Надо сказать, что женщина в присутствии других женщин без всякого стеснения показывает свое голое тело, мужчины между собой всегда стараются прикрыть наготу. Мужчина создавал законы морали по своему разумению, и именно от него исходило исторически известное требование внешней стыдливости, которое всосали в кровь поколения женщин и как существа, поневоле подчиняющиеся мужской морали, педантично исполняли. Можно себе представить, что бы вытворяли женщины, не будь сдерживающей суровости мужской этики, у всех цивилизованных народов и во все века запрещавшей в общественных местах демонстрировать свои гениталии. А когда женщины остаются одни, они производят самое оживленное сравнение физических прелестей друг друга; даже говоря друг о друге, они оценивающе замечают: «У нее красивые ноги, хорошая фигура, большая грудь», как будто речь идет не о человеке, а о ходовом товаре. Представьте себе, что на вопрос одного мужчины: «Кто он?», его приятель говорит о каком-то третьем мужчине: «Ты знаешь, у него хорошо развитая грудь, выпуклые ягодицы, красивый рот». Смешно, не так ли?

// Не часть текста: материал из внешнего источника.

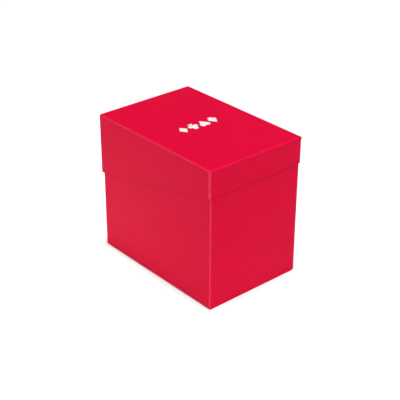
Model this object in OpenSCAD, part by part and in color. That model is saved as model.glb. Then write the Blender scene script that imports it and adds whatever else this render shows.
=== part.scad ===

Совсем другое у женщин, ибо женщина, когда ее спрашивают, что она подразумевает под своим "Я", не может себе представить ничего другого, как только свое собственное тело. Мужчина совершенно не интересуется наготой другого мужчины; женщина же, познакомившись с другой женщиной, немедленно создает себе картину ее половой жизни; она даже оценивает ее именно с этой точки зрения.
«То, что наши дамы не разрешают нам входить к ним, пока они не будут одеты, причесаны, готовы показаться на люди, объясняется не столько стыдливостью, сколько хитростью и предусмотрительностью. Они усиленно прячут закулисную сторону жизни от тех, кого стремятся удержать в своих любовных сетях», — писал Монтень.